Answer: SWING DOOR (i.e. “entrance”). Solution is SWING (i.e. “jazzy style”) followed by DO (i.e. “note” in the sol-fa notation, also spelled ‘doh’) and OR (i.e. “covers from Oliver!”, i.e. the first and last letters of “Oliver”).

  1. Bishop hasn’t white pen, perhaps (5,4)

Answer: BLACK SWAN (i.e. “pen, perhaps” – a pen is a female swan). Solution is B (a recognised abbreviation of “bishop” used in chess) followed by LACKS (i.e. “hasn’t”) and WAN (i.e. “white”).

  1. Maiden brought in to make a light repast (5,3)

Answer: CREAM TEA (i.e. “light repast”). Solution is M (a recognised abbreviation of “maiden” used in cricket) placed or “brought in to” CREATE (i.e. “make”) and followed by A, like so: CREA(M)TE-A.

  1. Demanding responsibility, saving deposit up (7)

Answer: ONEROUS (i.e. “demanding”). Solution is ONUS (i.e. “responsibility”) wrapped around or “saving” ORE (i.e. “deposit”) once reversed (indicated by “up” – this being a down clue), like so: ON(ERO)US.

  1. One’s part of cloth weaving circle (6)

Answer: CLERIC (i.e. “one’s part of the cloth”, an informal reference to the clergy). “Weaving” indicates anagram. Solution is an anagram of CIRCLE.

  1. Society led by police state ruling out change (6)

Answer: STASIS (i.e. a constant state or “ruling out change”). Solution is S (a recognised abbreviation of “society”) placed after or “led by” STASI (i.e. “police state”), like so: STASI-S.

  1. Ace flier doing that activity (2,2)

Answer: AT IT (i.e. “doing that activity”, fnar, fnar). Solution is A (a recognised abbreviation of “ace” used in playing cards) followed by TIT (i.e. bird or “flier”, also fnar, fnar).

9 thoughts on “Times Jumbo Cryptic Crossword 1584

  1. Phew. Agree on toughie – bottom left and top right corner took a while to fall
    Interestingly, I got 2d Levity by Levy (appeal) blocking (surrounding) the tax ie IT income tax. I wonder which the setter intended as both ways work.
    As usual I find a hole to fall in and slow me, going first for Wealsman for 19d. That’s the statesman (thanks Chambers – took a bettering this week) with D departs linking the countryman or Wealsman. Ho hum
    Really appreciate your comments and humour. Cheers Graham

  2. Thanks Lucian. We finished this, but it wasn’t enjoyable. We’ve never come across WORST (27a) as a synonym for BEST. And outside the world of crosswords, I very much doubt that we will again.

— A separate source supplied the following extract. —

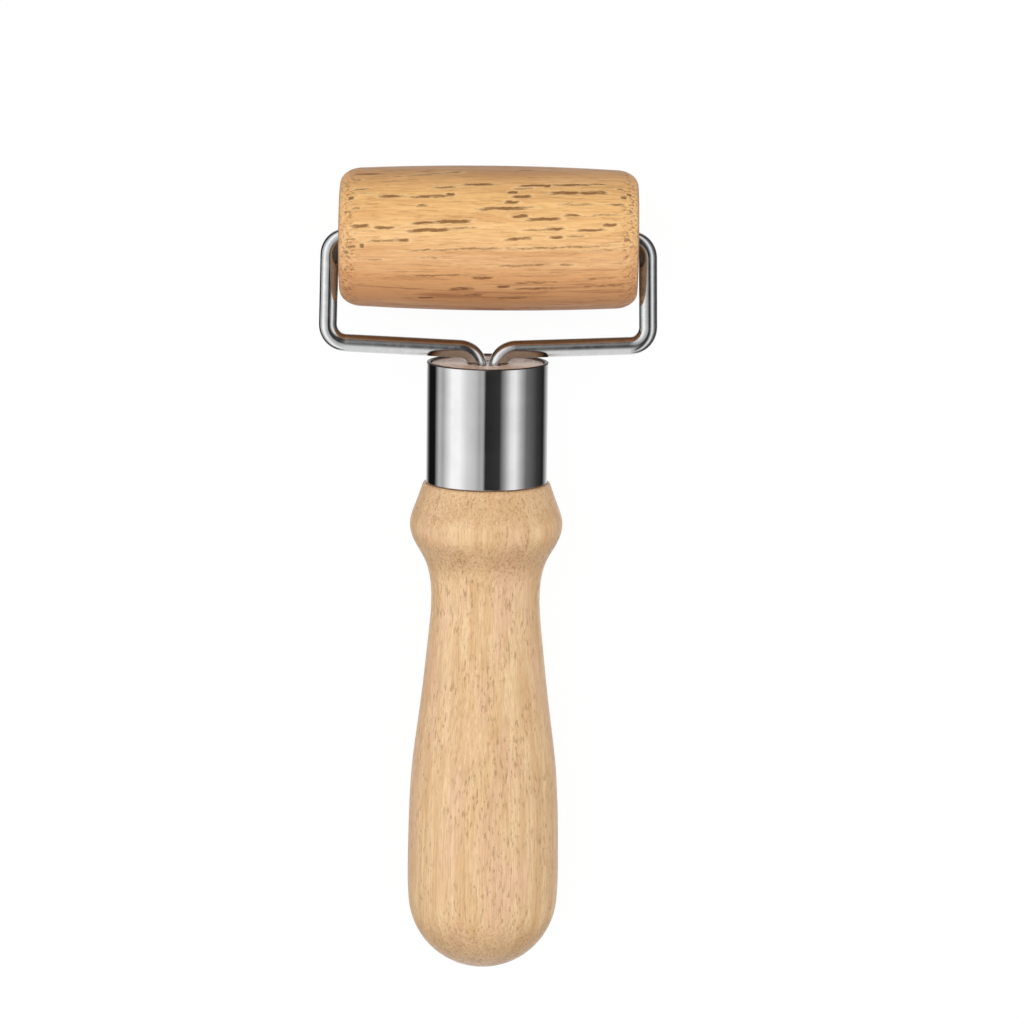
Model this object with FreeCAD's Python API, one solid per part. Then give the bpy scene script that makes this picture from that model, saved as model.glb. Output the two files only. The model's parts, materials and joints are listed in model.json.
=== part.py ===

    Though I did like STREAK. Nicely worked.

    Deletions By Volume: 11.6%.

    Take care, and stay safe. SB

  3. And, I forgot another mistake – as RE is the front, or point, of Reference, I started with Point of reference for 11d.
    That was two clues with alternative correct (I think) possible answers. Grrrrrr ….

  4. Overall the clueing was clever and witty. Some of the words were arcane but I wouldn’t agree exotic. Shofar is really important for even non-religious Jews once a year; sudorific was the only word I’d never encountered but to be fair the setter gave the exact synonym within the clue. Medium strenth for me, with plenty of smiles when I twigged a well crafted clue.

  5. Tough going, but some neat clues in the mix … I liked Division of Labour and Elopement.
    Not impressed by Beta Test … in my Collins that was the 19th definition of Best with the 12th definition of Worst.
    At least two US words too, which don’t sit easily.
    Anyway, we really appreciate getting your swift explanations to confirm (or deny) our guesswork!

  6. Always enjoy reading your opinions when I’ve completed the Jumbo. Not sure the solutions were that exotic. Only ‘shofar’ and ‘sudorific’ were unknown to me. Personally, I enjoy a couple of exotics if they can be derived from the clues. My pet hate is obscure words which are clued as anagrams and should be banned. Not sure how you make that judgement though – one man’s esoterica is another man’s general knowledge.

  7. Medium strength for me this week. It took a while to get into it and I found I firstly had most of the RH side done before hardly any on the LH side. Working right to left in a crossword is always slower.

    My only problem was with the “Chirpy Antipodean” in 15d. It wasn’t a hard clue but I carelessly misspelt one of the interlocking across clues (25a) as “Convenor” instead of “Convener”.

    Lots of good clues this week and I thought the clueing was clever but fair.